The changing workforce and the different generations can be seen throughout Asia.

  • India, for example, has one of the youngest workforce among the world’s largest economies with a median age among the population of 25 (as compared to 34 in China) (Source: Morgan Stanley).
  • On the other hand, there are other countries facing significant demographic crises in terms of an ageing workforce and population.
  • In Japan, for example, over 26% of the population are over 65 where it’s no surprise that a more traditional approach to business is prevalent.

A 2008 UBS report, using United Nations data, found that four of the world’s 10 fastest ageing populations are in Asia with Japan number two followed by Singapore, South Korea and Hong Kong.

Clearly, in Asia, there are significant demographic disparities between countries which plays well to blended learning and its flexibility to deliver training which meets the needs of all employees – no matter what generation. Older generations might tend to be more comfortable with face-to-face training, whereas younger generations might be more willing to embrace more technology-based learning. These changing demographics fit well with the ‘no one size fits all’ approach of blended learning where its flexibility and ability to incorporate all forms of learning is crucial in facilitating the productive co-existence and development of a multi-generational workforce.

Technology Advances

The growth in smart phones and tablet computers such as the iPad, combined with a faster and cheaper telecoms infrastructure, is set to have a significant impact on how Asians live their lives, and how they work and learn over the next few years. This is filtering through into blended learning programs as such programs continue to adapt to the needs of the business
and the individual learner.

The increased adoption of technologies but, at the same time, potential for the future is clearly seen in Asia and their internet usage rates according to Internet World Stats. One of the greatest changes is the use of social media tools and technology. The key difference in Asia is that these technologies have been most widely used in a more social, fun or gaming context – perhaps as they were intended! It is only in the last two years or so that these technologies are more accepted in the workplace, and applied to areas like group collaboration, learning and development and more. The pace of change will continue to grow and, as technology is employed more in workplace learning, it is the blended approach, which offers a more gradual implementation, that is more powerful in its output and yet more selective in how technology is utilised, that will support the learning most appropriately.

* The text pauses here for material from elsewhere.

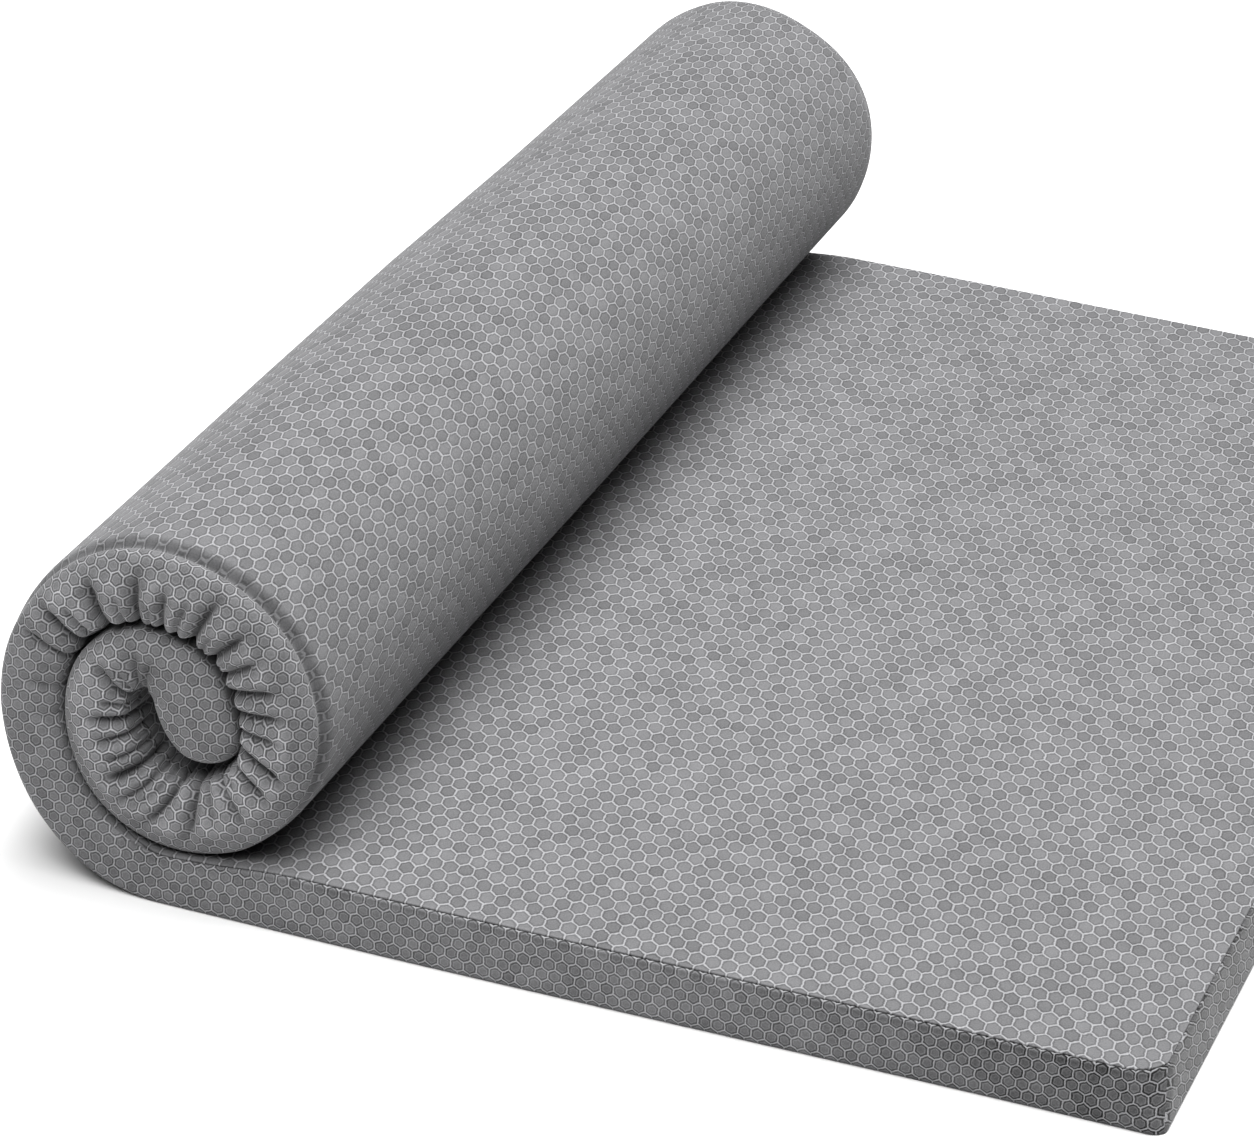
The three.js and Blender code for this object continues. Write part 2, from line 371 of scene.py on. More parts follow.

The World Economic Outlook 

While Asia has not suffered to the same extent as Europe and the United States, the prolonged crisis in the Eurozone has resulted in reduced growth in Asia. In January 2012, for example, the International Monetary Fund (IMF) downgraded the predicted growth of the ASEAN countries of the Philippines, Indonesia, Malaysia, Thailand and Singapore to 5.2% during 2012 (still healthy numbers compared to Europe!). The reduced growth has provided a prime opportunity to re-evaluate training programs and explore some of the more flexible and cost-efficient training tools on the market today, such as e-learning and blended learning.

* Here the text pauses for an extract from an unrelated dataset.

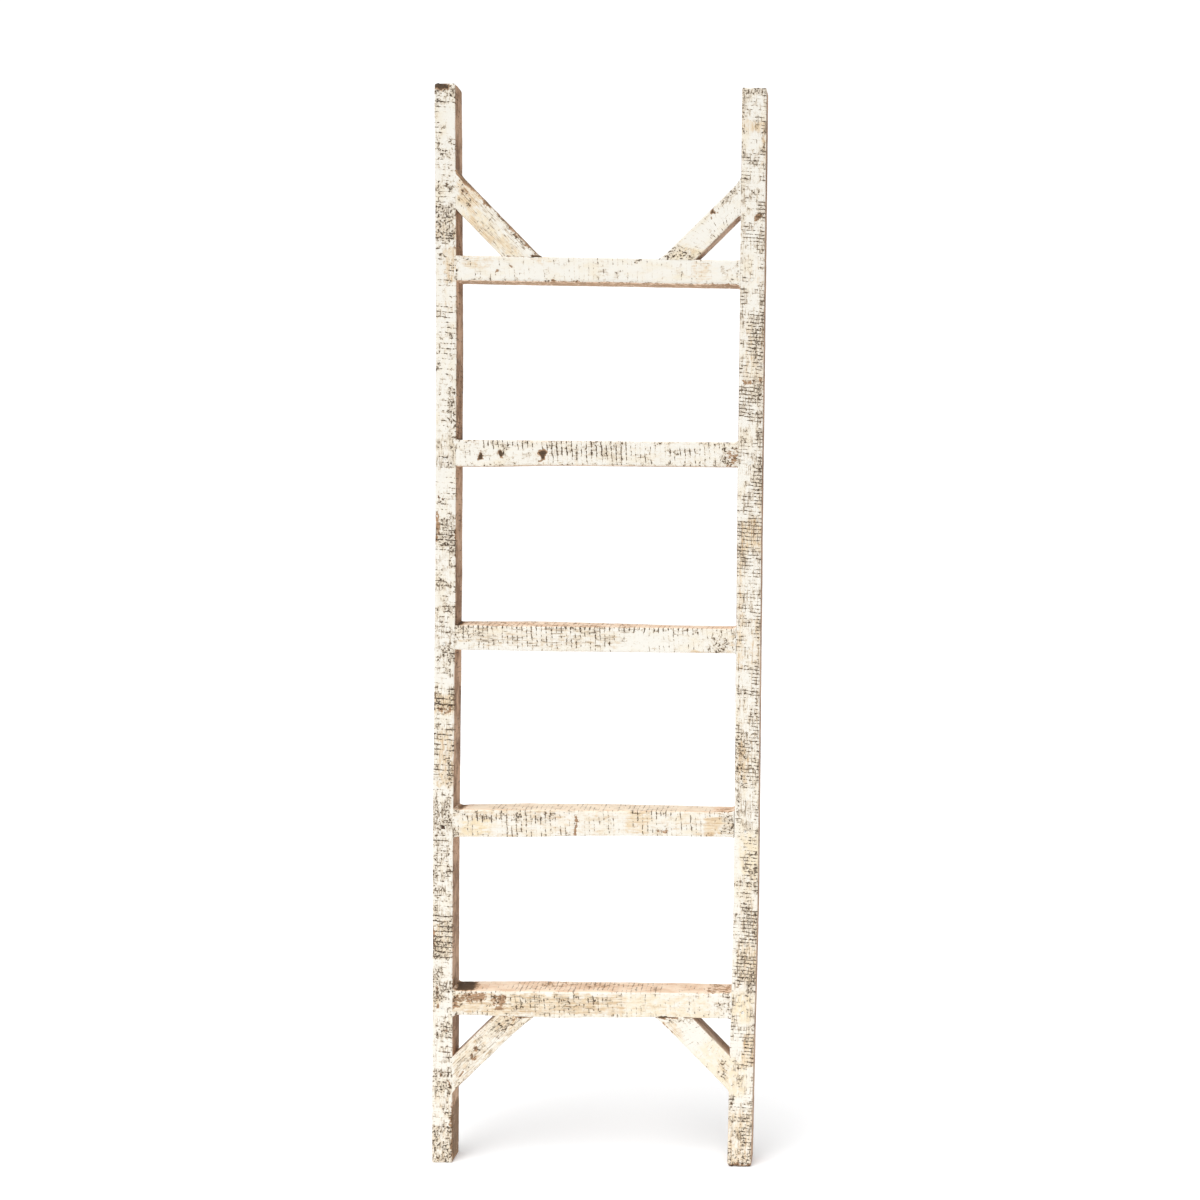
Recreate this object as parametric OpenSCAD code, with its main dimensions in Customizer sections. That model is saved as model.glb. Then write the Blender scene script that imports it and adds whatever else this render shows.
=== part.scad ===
// A free-standing wooden blanket ladder: two rails, five rungs and four corner braces.
// It stands upright, with +Z up the rails, +X to the right seen from the front, and its front
// on -Y. The origin is on the floor, midway across the ladder and midway through its depth.

/* [Frame] */
// Width over both rails
overall_w = 508; // [400:1:700]
// Height of the rails above the even place of the highest rung's middle
top_overhang = 277; // [230:1:400]
// Depth of the rails and rungs, front to back
stock_d = 38; // [34:1:50]
// Face width of the left rail
left_rail_w = 32; // [30:1:60]
// Face width of the right rail
right_rail_w = 38; // [30:1:60]
// Radius worn onto the long edges of the wood
edge_r = 3; // [1:0.5:5]

/* [Rungs] */
// Number of rungs
rung_count = 5; // [3:1:5]
// Height of each rung's face
rung_h = 38; // [34:1:44]
// Height of the lowest rung's middle above the floor
first_rung_z = 258; // [230:1:320]
// Distance from one rung to the next
rung_pitch = 288; // [260:1:300]
// Distance of the highest rung below its even place
top_rung_drop = 5; // [0:1:10]

/* [Joinery] */
// Length of the tenon on each end of a rung
tenon_l = 20; // [12:1:22]
// Height of the tenon
tenon_h = 30; // [28:1:32]
// Thickness of the tenon, front to back
tenon_d = 18; // [12:1:20]
// Space left for glue behind each tenon
glue_gap = 1; // [0.5:0.5:2]

/* [Braces] */
// Reach of the upper left brace along its rail and along its rung
upper_left_brace_leg = 131; // [100:1:150]
// Reach of the upper right brace along its rail and along its rung
upper_right_brace_leg = 121; // [100:1:150]
// Reach of the lower left brace along its rail and along its rung
lower_left_brace_leg = 126; // [100:1:150]
// Reach of the lower right brace along its rail and along its rung
lower_right_brace_leg = 118; // [100:1:150]
// Width of a brace across its face
brace_w = 40; // [30:1:42]
// Depth of a brace, front to back
brace_d = 32; // [24:1:34]

/* [Nails] */
// Diameter of a nail's shank
nail_d = 3; // [2:0.1:4]
// Diameter of a nail's head
nail_head_d = 5.5; // [4.5:0.1:7]
// Thickness of a nail's head
nail_head_h = 1.2; // [0.8:0.1:2]
// Depth of a nail's head below the wood
nail_sink = 0.6; // [0.2:0.1:1.5]
// Length of a nail through a tenon
tenon_nail_l = 30; // [22:1:32]
// Height of the rung's middle above each nail through its tenons
tenon_nail_drop = 11; // [0:1:11]
// Length of a nail through a brace's end
brace_nail_l = 42; // [34:1:44]

/* [Hidden] */
$fn = 48;

overall_h = first_rung_z + (rung_count - 1) * rung_pitch + top_overhang;
half_w = overall_w / 2;
half_d = stock_d / 2;
left_inner_x = -half_w + left_rail_w;
right_inner_x = half_w - right_rail_w;
rung_l = right_inner_x - left_inner_x;
rung_mid_x = (left_inner_x + right_inner_x) / 2;
left_rail_x = -half_w + left_rail_w / 2;
right_rail_x = half_w - right_rail_w / 2;
brace_y = brace_d / 2 - half_d;

// A nail goes in where a brace touches its rail or rung, midway along that contact.
brace_contact = brace_w * sqrt(2);
// The pocket goes deep enough to bury the whole head under the brace's sloping face.
slope_sink = nail_head_d / 2 + nail_sink;

// Rung 1 is the highest.
function rung_z(i) = first_rung_z + (rung_count - i) * rung_pitch - (i == 1 ? top_rung_drop : 0);

// dir is -1 for a left brace and 1 for a right one.
function brace_leg(upper, dir) =
    upper
        ? (dir < 0 ? upper_left_brace_leg : upper_right_brace_leg)
        : (dir < 0 ? lower_left_brace_leg : lower_right_brace_leg);

top_rung_top_z = rung_z(1) + rung_h / 2;
low_rung_bottom_z = rung_z(rung_count) - rung_h / 2;

RAILS = ["left_rail", "right_rail"];
RUNGS = [for (i = [1:rung_count]) str("rung_", i)];
BRACES = ["top_left_brace", "top_right_brace", "bottom_left_brace", "bottom_right_brace"];
TENON_NAILS = [for (i = [1:rung_count]) for (side = ["left", "right"]) str("rung_", i, "_", side, "_nail")];
BRACE_NAILS = [for (b = BRACES) for (into = ["rail", "rung"]) str(b, "_", into, "_nail")];

// A square-sawn bar with worn long edges, along Z from the origin, centred on X and Y.
module bar(w, d, l) {
    linear_extrude(l) {
        square([w - 2 * edge_r, d], center = true);
        square([w, d - 2 * edge_r], center = true);
        for (sx = [-1, 1], sy = [-1, 1])
            translate([sx * (w / 2 - edge_r), sy * (d / 2 - edge_r)]) circle(edge_r);
    }
}

// A round nail along -Z, the top of its head at the origin.
module nail(l) {
    translate([0, 0, -nail_head_h]) cylinder(d = nail_head_d, h = nail_head_h);
    translate([0, 0, -l]) cylinder(d = nail_d, h = l - nail_head_h);
}

// The hole that the nail leaves, open for some way above its head.
module nail_hole(l) {
    nail(l);
    cylinder(d = nail_head_d, h = 2 * slope_sink + 1);
}

// Puts a nail or its hole through the front of a rail and into the tenon of a rung at height z.
module at_tenon(x, z) {
    translate([x, -half_d + nail_sink, z - tenon_nail_drop]) rotate([90, 0, 0]) children();
}

// A block the size of a tenon, reaching from a rail's inner face into the rail.
module tenon(x, z, dir, extra = 0) {
    length = tenon_l + extra;
    translate([x + dir * length / 2, 0, z]) cube([length, tenon_d, tenon_h], center = true);
}

// One rail, with its mortises and its nail holes. dir points from the ladder's middle to the rail.
module rail(x, w, inner_x, dir) {
    difference() {
        translate([x, 0, 0]) bar(w, stock_d, overall_h);
        for (i = [1:rung_count]) {
            tenon(inner_x, rung_z(i), dir, glue_gap);
            at_tenon(x, rung_z(i)) nail_hole(tenon_nail_l);
        }
        for (upper = [true, false])
            at_corner(upper, dir) brace_rail_nail(brace_leg(upper, dir)) nail_hole(brace_nail_l);
    }
}

module left_rail() {
    color("antiquewhite") rail(left_rail_x, left_rail_w, left_inner_x, -1);
}

module right_rail() {
    color("antiquewhite") rail(right_rail_x, right_rail_w, right_inner_x, 1);
}

// One rung between the rails, with a tenon on each end.
module rung(i) {
    z = rung_z(i);
    color("linen") difference() {
        union() {
            translate([left_inner_x, 0, z]) rotate([0, 90, 0]) bar(rung_h, stock_d, rung_l);
            tenon(left_inner_x, z, -1);
            tenon(right_inner_x, z, 1);
        }
        at_tenon(left_rail_x, z) nail_hole(tenon_nail_l);
        at_tenon(right_rail_x, z) nail_hole(tenon_nail_l);
        for (dir = [-1, 1], upper = [true, false])
            if (i == (upper ? 1 : rung_count))
                at_corner(upper, dir) brace_rung_nail(brace_leg(upper, dir)) nail_hole(brace_nail_l);
    }
}

// Moves a shape made in a corner's own frame to its corner. In that frame the rail's face is
// x = 0, the rung's face is z = 0, and the brace fills part of the quarter where both grow.
module at_corner(upper, dir) {
    translate([dir > 0 ? right_inner_x : left_inner_x, brace_y, upper ? top_rung_top_z : low_rung_bottom_z])
        mirror([dir > 0 ? 1 : 0, 0, 0])
            mirror([0, 0, upper ? 0 : 1])
                children();
}

// Puts a nail or its hole through a brace and level into the rail.
module brace_rail_nail(leg) {
    up = leg - brace_contact / 2;
    translate([leg - up - slope_sink, 0, up]) rotate([0, 90, 0]) children();
}

// Puts a nail or its hole through a brace and straight into the rung.
module brace_rung_nail(leg) {
    along = leg - brace_contact / 2;
    translate([along, 0, leg - along - slope_sink]) children();
}

// One brace: a bar at 45 degrees, cut to the corner's two faces and drilled for its nails.
module brace(upper, dir) {
    leg = brace_leg(upper, dir);
    middle = (leg - brace_contact / 2) / 2;
    color("oldlace") at_corner(upper, dir) difference() {
        intersection() {
            translate([middle, 0, middle])
                rotate([0, 135, 0])
                    translate([0, 0, -leg])
                        bar(brace_w, brace_d, 2 * leg);
            translate([0, -brace_d, 0]) cube([leg, 2 * brace_d, leg]);
        }
        brace_rail_nail(leg) nail_hole(brace_nail_l);
        brace_rung_nail(leg) nail_hole(brace_nail_l);
    }
}

module tenon_nail(i, dir) {
    color("dimgray") at_tenon(dir > 0 ? right_rail_x : left_rail_x, rung_z(i)) nail(tenon_nail_l);
}

module brace_nail(upper, dir, into_rail) {
    color("dimgray") at_corner(upper, dir) {
        if (into_rail) brace_rail_nail(brace_leg(upper, dir)) nail(brace_nail_l);
        else brace_rung_nail(brace_leg(upper, dir)) nail(brace_nail_l);
    }
}

left_rail();
right_rail();
for (i = [1:rung_count]) {
    rung(i);
    for (s = [0, 1])
        tenon_nail(i, 2 * s - 1);
}
for (b = [0:3]) {
    upper = b < 2;
    dir = b % 2 == 0 ? -1 : 1;
    brace(upper, dir);
    brace_nail(upper, dir, true);
    brace_nail(upper, dir, false);
}
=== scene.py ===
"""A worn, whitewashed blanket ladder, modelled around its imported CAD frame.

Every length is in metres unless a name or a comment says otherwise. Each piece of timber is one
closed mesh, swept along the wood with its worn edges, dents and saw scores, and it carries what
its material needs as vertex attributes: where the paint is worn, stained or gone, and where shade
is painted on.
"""
import itertools
import math

import bpy
import numpy as np
from mathutils import Euler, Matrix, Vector


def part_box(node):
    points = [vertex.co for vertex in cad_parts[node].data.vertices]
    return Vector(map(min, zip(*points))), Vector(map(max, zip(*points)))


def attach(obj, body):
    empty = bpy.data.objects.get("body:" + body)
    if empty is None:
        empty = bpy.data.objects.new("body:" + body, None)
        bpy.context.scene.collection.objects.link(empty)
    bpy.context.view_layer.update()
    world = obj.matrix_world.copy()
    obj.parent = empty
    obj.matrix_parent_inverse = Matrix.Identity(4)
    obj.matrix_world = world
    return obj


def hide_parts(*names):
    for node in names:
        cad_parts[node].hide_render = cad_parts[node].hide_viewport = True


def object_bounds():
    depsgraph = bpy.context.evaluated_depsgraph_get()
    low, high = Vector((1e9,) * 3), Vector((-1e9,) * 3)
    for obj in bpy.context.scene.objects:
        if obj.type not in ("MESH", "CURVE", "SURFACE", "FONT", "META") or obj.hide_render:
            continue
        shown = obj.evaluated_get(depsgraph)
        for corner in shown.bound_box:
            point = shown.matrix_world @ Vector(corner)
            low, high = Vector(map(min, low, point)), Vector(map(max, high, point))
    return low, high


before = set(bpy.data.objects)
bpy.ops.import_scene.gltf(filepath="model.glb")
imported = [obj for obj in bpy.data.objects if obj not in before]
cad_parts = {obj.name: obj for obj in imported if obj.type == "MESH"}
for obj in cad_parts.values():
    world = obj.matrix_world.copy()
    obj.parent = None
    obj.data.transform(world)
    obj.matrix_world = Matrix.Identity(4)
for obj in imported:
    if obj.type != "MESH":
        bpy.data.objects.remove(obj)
cad_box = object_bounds()

MM = 0.001

# ---- the ladder's parts and joints

# The gap between the rails, which the rungs cross.
GAP_LEFT = Vector(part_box("left_rail")[1]).x
GAP_RIGHT = Vector(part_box("right_rail")[0]).x
RUNGS = [f"rung_{place}" for place in range(1, 6)]
CORNERS = ["top_left", "top_right", "bottom_left", "bottom_right"]

# How far a rung or a brace runs into its neighbour, so that no worn edge opens the joint.
BEDDED = 1.6 * MM

BRACE_WIDTH = 40 * MM

KINDS = ("saw", "pits", "lines", "tan", "bare", "yellow")

# The mesh of a timber: the distance between its rings, and how many points lie on half of a wide
# side and on half of a deep side of a ring. The short timbers have the fine one.
RAIL_STEPS = (1.4 * MM, (11, 6))
FINE_STEPS = (1.0 * MM, (11, 8))

# How far apart two places may be and still count as one.
TINY = 1e-6

# ---- where the wood is worn, and where shade is painted onto it
#
# Each table lists its patches under their kind: "saw" is rows of saw marks across the wood, "pits"
# a speckle of pits, "lines" scratches along it, and "tan" and "yellow" stains. The kind for bare wood
# marks lost paint, and in the patches noted below it also marks painted shade.
# A patch is (start, end, low side, high side, strength).
# On a rail, start and end are heights in millimetres. On a rung they are shares of its length from
# the left, and on a brace shares of its length from the rail.
# The sides run from -1 to 1 over the face: left to right on a rail, bottom to top on a rung, and
# inner edge to outer edge on a brace. Past 1 they go on over the side that turns away there.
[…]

The Move East and the Ongoing Skills Shortage

All the figures show that Asia is continuing to face significant talent and skills shortages, particularly in high-growth markets, such as China and India. A recent PWC global survey, for example, found that around 40% of CEOs report difficulty forecasting talent availability in these regions.

Talent is more fluid in Asia, leading to greater levels of Human Capital turnover in parts, and a constant challenge to find the correct recruitment and retention strategies – as much as increasing the rate of pay being offered. What is interesting is how Asian multinationals will in future attract talent not just locally, but from their multinational counterparts in the West. We could be at the start of a mass ‘Talent Migration’ and no one is really prepared for the implications of this.

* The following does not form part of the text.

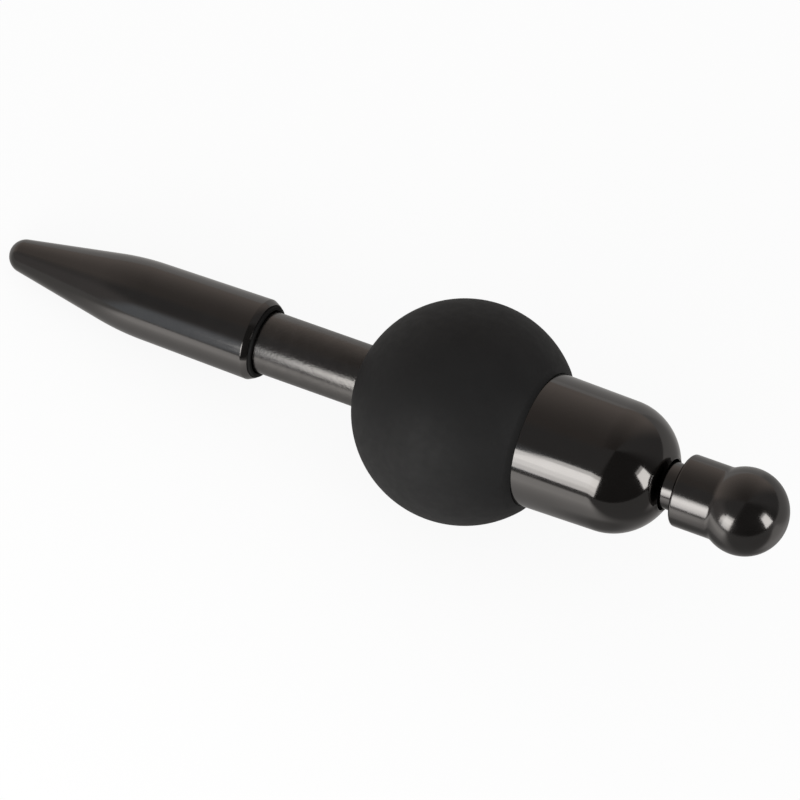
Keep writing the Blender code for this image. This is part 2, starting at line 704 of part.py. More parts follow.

As this happens, the protection of talent becomes critical, and Learning and Development strategies have a key role to play in growing this talent into the Asian context, and supporting other retention strategies. We can easily imagine Blended Learning Paths – rather than one-off traditional events – mapping out the ongoing development of an individual for years rather than weeks. This may also indicate an end to traditional one-off training events, as learning becomes a constant state, guiding an individual through their growth and development for years and inextricably linked to talent management and succession planning.